My First Pumpkin Spice Latte: A Journey
This is the story of one girl and her very first PSL
One of my swaggier coworkers once told me that Roger Ebert wrote his reviews just 15 minutes after completing the movie – an admirable feat which I didn’t feel emotionally ready to compete with. Instead, I, Kelli Bender, am writing you a full 20 hours after having my very first pumpkin spice latte. As a PSL virgin, I have decided to review my foray into the nectar of the Fall gods, so you can relive your first sip or simply learn what all the fuss is about.

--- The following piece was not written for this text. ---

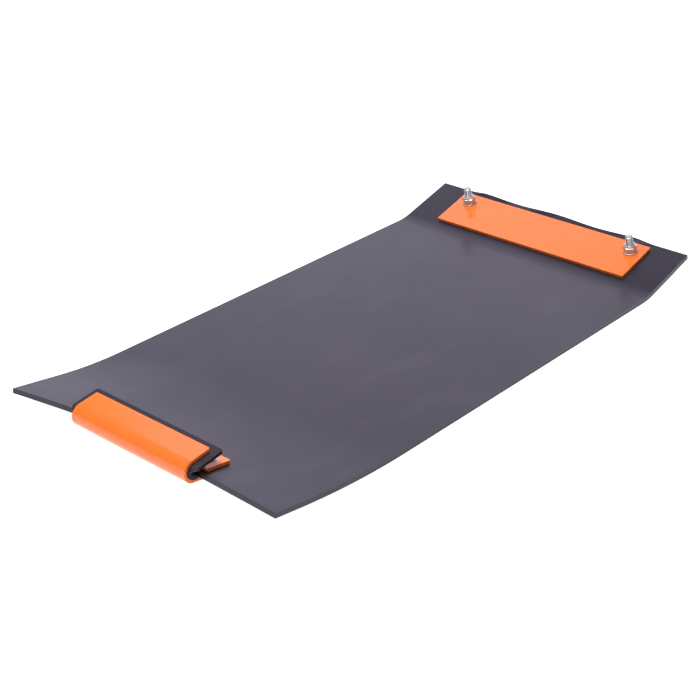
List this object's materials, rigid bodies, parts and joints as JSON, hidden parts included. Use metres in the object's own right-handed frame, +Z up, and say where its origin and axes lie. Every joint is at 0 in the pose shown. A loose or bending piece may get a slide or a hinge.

As a 26-year-old female New Yorker, who adores autumn (sweater weather, you guys!) and has a (defunct) Pinterest page, why did I shirk the communion wine of my kind? Why ignore the OG pumpkin spice product? The one latte to rule them all and in the crisp breeze of October bind them?
It wasn’t a political or health reason. I just don’t enjoy coffee. Or, more accurately, I have a somewhat debilitating commitment to Diet Coke. I often ask myself, “Would this taste better with a DC, or something else? Ninety-nine times out of a 100, Diet Coke wins – with an occasional victory for wine.
The point is, I had a go-to caffeine source that was cheap, easy to find and calorie-free, so the idea of paying $5 for 400 calories of hot, frothy whatever wasn’t too appealing. So much so, that this wasn’t only my first PSL, it was my first latte all together.
Obviously, my first pumpkin spice latte had to come from the Queen Mother of trendy-flavored coffee products: Starbucks. Before hauling myself a whole city block to the Starbucks closest to my office, my PSL-wisened coworker gave me a brief history of the infamous drink. I was shocked to find that Starbucks’ signature blend of espresso, milk with pumpkin, cinnamon, nutmeg and clove flavors was created all the way back in 2003 by a brainstorming committee that settled on the product because “there wasn’t anything pumpkin-flavored around at the time.”
I can’t believe I was alive in a time in which the mania surrounding the glorified gourd wasn’t ever-present and injected into every food stuff imaginable. I think I unknowingly ingest pumpkin flavor three to five times a day now, like those insects that are supposed to crawl into your mouth while you’re sleeping.
With a newfound respect and fear for the ultimate PSL, I decided to ask the office what my expectations should be. Sugary is the word I heard over and over again. “Like a straight injection of sugar,” one latte-learned friend summarized. With thoughts of sugar pumpkins dancing in my head, I mentally prepared my order while walking to Starbucks.
It was a tall Pumpkin Spice Latte with whipped cream. (“Never say no to whipped cream” is an important credo I have followed all my life.) Tall seemed large enough to sample the drink, without sickening myself. I got to the store, entered the line of giddy Brooks Brothers bros and waited my turn. With Starbucks having sold over 200 million PSLs to date, my cashier didn’t seem too blown away by my order.
Then I waited. For a total of two minutes, I stood at the end of the counter and maintained eye contact with the jug of “Pumpkin Spice Flavored Sauce” that happened to be sitting behind the ledge. “Tell me your secrets, magical chalice of spicy pumpkin secretions. What exactly are you?” I asked the jug with my eyes, like Dante seeking help from Virgil.
“In time,” the orange mystic responded. And then my drink arrived.
I took the cup labeled “Kelly” and pursed my lips for the first sip.
It was … sugary and lacking in any kind of coffee taste. That was the surprise: I expected it to taste more … coffee-y. It didn’t taste too pumpkin-y either. It tasted more like, say, heated pie-flavored Cool Whip.
Regardless, sugar is sugar, and the taste was simple and non-offending enough that I had no trouble slurping down the drink and craving a little bit more when I finished.
Looking back 20 hours, $4.45 and hundreds of calories later, there is only one question to ask: Does a Pumpkin Spice Latte taste better than a Diet Coke? (Drum roll.) Well … no.